Miller and his son Drew, the current Rebels head baseball coach, note the newcomers have continued the tradition Skipperville has developed mainly because they possess many of the values the community cherishes.

“We’ve had a lot of development and people move to the area, but I think success kind of breeds success,” Drew Miller said. “It can be contagious. We have a group of hard-working, middle-class people, and they have passed (those aspects) down to the kids.”

Continuing the legacy

Success breeds success because it inspires others, and Skipperville’s small nature magnifies that. The elementary and high schools inhabit the same campus, providing a breeding ground for future development.

“When those elementary kids line up for the buses out here, a lot of times they’re looking over at the baseball field,” Earl Miller said. “They’re seeing the baseball team beginning practice, and there’s a lot of them saying, ‘I can’t wait until I’m over there.’ They kind of look up to them.”

And they no doubt understand the legacy of Rebels athletics.
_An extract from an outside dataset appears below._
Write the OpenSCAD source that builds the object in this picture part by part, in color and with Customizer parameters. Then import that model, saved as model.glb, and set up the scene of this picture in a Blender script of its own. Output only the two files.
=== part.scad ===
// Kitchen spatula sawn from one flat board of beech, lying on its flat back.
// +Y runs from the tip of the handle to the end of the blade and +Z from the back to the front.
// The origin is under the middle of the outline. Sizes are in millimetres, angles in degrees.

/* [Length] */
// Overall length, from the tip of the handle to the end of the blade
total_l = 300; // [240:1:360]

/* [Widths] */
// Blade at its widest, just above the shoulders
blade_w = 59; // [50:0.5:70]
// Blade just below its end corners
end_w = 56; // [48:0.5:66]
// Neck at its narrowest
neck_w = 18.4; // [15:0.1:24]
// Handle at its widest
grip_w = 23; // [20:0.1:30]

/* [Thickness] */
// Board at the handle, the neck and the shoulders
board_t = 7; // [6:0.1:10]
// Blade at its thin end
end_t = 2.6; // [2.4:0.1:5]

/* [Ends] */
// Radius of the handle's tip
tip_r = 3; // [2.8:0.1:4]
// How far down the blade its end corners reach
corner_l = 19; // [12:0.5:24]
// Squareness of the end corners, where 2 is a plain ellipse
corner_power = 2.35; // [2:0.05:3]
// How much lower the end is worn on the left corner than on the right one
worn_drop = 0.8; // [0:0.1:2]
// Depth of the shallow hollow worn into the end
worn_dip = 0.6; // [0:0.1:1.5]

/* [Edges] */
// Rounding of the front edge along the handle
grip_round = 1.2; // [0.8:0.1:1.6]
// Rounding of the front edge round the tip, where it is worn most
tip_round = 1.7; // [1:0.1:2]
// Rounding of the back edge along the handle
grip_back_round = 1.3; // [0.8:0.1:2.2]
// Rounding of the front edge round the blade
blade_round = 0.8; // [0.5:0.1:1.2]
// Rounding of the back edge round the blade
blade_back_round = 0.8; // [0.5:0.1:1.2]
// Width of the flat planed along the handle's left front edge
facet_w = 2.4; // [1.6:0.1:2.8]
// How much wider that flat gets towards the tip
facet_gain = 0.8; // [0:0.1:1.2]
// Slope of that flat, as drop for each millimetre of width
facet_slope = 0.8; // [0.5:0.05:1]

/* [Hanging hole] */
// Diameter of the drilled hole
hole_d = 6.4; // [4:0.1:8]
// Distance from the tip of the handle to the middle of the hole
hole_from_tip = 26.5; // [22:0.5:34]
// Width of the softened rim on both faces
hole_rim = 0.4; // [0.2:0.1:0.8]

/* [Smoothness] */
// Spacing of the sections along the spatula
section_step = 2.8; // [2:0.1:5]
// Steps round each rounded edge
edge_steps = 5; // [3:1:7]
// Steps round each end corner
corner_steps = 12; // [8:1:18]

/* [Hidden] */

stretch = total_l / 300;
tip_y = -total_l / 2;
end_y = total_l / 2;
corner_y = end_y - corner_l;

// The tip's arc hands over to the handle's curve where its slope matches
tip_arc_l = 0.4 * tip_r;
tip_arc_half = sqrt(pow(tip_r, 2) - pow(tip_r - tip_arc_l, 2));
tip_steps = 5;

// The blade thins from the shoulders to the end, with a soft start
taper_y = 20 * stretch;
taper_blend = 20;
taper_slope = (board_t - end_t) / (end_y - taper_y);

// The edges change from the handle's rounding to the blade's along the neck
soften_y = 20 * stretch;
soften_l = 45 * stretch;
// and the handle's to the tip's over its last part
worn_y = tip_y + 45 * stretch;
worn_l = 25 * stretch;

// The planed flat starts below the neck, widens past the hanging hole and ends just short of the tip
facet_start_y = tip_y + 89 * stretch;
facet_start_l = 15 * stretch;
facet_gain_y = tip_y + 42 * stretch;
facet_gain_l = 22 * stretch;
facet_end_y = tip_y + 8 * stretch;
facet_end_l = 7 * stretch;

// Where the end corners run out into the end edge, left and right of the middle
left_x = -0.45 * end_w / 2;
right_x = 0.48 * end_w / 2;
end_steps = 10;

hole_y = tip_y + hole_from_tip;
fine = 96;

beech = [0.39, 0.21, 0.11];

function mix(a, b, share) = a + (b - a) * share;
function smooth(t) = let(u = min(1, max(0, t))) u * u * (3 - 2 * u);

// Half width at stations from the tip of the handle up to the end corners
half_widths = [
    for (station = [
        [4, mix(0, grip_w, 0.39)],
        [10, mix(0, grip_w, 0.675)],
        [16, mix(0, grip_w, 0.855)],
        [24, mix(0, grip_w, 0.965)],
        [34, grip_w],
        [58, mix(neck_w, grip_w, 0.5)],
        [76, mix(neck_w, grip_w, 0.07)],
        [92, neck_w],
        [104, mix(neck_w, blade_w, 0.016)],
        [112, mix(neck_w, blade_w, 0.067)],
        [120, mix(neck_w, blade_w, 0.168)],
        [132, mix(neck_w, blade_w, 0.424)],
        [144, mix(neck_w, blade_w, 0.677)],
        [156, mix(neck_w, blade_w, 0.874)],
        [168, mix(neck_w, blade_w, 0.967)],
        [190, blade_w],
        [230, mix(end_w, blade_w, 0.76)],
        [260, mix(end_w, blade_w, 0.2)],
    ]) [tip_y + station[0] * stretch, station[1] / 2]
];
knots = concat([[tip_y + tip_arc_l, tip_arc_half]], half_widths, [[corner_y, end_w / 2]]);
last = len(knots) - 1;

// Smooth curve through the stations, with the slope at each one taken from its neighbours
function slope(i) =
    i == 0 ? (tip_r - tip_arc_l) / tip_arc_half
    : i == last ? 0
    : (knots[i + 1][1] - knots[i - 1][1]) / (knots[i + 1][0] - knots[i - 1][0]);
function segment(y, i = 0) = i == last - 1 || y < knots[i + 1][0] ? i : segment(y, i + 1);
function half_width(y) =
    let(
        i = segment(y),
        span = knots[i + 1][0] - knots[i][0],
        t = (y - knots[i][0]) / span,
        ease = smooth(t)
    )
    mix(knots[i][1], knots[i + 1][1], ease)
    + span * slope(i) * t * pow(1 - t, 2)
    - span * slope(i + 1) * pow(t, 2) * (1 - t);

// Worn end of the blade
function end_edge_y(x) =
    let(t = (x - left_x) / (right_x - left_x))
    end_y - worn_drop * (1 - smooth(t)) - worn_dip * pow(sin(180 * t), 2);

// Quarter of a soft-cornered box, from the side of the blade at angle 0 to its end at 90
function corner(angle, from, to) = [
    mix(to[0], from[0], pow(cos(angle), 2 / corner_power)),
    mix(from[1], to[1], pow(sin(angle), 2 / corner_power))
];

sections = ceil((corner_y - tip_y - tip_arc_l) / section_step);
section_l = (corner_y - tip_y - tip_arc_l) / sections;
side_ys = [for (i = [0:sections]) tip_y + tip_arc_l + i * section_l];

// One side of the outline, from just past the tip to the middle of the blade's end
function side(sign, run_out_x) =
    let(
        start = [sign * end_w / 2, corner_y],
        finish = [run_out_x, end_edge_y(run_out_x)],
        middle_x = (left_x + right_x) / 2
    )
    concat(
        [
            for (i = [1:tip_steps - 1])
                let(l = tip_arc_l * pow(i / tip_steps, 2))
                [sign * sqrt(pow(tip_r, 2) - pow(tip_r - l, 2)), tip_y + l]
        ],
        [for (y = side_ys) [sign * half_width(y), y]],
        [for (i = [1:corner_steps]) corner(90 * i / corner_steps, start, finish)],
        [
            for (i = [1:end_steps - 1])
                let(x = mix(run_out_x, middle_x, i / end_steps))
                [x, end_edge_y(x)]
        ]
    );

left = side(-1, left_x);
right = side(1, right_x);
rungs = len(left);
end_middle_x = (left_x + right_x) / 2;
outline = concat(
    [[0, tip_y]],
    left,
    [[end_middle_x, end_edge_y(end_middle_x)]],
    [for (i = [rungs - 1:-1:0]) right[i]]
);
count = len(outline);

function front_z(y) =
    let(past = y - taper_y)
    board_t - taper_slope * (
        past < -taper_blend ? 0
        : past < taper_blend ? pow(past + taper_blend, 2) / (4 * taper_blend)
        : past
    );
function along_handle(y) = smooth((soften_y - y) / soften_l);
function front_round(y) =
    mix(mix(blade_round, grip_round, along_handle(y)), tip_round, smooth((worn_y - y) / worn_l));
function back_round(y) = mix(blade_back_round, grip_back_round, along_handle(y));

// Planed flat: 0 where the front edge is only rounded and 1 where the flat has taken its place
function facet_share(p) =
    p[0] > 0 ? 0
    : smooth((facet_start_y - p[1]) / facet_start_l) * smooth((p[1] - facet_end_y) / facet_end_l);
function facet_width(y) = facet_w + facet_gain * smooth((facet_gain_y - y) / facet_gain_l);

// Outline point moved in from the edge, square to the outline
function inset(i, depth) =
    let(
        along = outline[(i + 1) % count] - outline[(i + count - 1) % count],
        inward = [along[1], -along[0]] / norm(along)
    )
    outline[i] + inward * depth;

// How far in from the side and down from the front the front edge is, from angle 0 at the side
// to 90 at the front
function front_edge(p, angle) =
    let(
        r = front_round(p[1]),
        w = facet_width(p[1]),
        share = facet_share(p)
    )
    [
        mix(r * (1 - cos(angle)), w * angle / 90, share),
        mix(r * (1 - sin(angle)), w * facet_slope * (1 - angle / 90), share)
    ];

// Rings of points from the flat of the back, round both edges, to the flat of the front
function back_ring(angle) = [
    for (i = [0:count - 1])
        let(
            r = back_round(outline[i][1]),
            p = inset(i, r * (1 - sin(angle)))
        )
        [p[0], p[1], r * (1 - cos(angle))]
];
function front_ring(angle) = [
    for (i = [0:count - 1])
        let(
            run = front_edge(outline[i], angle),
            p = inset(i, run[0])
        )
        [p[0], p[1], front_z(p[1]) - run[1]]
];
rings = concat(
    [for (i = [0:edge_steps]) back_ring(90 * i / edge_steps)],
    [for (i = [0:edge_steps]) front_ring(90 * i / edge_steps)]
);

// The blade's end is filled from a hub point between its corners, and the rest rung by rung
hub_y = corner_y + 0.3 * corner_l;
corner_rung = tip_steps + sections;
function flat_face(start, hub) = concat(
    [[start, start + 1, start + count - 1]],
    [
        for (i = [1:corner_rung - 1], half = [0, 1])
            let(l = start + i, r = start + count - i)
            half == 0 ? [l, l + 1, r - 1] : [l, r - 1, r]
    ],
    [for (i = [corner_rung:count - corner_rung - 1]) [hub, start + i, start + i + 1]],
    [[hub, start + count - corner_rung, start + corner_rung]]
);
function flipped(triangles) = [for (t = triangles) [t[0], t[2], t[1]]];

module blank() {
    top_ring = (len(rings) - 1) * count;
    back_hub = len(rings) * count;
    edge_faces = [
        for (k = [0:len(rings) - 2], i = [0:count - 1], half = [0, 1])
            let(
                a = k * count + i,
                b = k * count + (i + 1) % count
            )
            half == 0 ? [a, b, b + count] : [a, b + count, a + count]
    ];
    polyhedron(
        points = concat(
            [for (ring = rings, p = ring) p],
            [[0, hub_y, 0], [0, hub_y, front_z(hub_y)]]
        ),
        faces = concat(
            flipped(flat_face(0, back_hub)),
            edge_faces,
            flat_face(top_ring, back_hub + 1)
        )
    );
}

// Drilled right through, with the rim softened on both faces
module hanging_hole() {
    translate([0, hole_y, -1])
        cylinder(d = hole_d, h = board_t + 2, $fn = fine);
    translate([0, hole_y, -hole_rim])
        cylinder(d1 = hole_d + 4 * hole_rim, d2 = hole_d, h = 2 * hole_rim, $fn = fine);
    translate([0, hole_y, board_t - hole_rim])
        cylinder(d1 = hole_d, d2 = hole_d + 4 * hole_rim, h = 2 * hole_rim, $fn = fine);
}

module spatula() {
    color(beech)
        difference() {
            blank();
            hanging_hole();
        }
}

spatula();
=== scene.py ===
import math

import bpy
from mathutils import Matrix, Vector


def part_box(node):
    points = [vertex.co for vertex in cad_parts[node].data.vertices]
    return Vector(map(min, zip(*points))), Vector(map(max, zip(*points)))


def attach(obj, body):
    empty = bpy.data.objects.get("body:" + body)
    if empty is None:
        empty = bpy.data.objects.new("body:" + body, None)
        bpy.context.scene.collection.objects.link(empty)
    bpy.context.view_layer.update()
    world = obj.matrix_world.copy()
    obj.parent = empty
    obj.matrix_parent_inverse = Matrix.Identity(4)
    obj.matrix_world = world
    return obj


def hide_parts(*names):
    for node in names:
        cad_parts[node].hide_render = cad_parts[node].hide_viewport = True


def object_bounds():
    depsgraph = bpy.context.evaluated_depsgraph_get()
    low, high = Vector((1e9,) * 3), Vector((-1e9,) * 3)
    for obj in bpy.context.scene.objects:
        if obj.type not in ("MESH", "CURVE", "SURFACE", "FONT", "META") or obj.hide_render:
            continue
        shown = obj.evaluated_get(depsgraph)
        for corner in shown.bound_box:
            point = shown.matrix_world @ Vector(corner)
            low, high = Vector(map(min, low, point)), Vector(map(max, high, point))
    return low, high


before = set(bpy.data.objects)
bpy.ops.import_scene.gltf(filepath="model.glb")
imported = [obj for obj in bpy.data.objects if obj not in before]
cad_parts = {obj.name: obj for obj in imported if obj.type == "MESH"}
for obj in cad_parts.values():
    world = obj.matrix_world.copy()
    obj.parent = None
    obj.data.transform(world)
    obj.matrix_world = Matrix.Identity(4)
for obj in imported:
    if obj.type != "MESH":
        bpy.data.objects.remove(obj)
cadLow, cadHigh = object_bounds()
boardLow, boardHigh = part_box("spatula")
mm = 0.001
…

No class wants to be known as the one that halted the pattern of success.

After all, not only have the Rebels won 15 state baseball championships – they have done it without losing a championship series. That includes in 2017 and 2018 under Drew Miller.

“Our 2018 team lost 10 seniors. Seven of them were in the lineup, eight in the field,” Drew Miller said. “We had turnover all the way around … but they wanted to win for the school and play for the community.”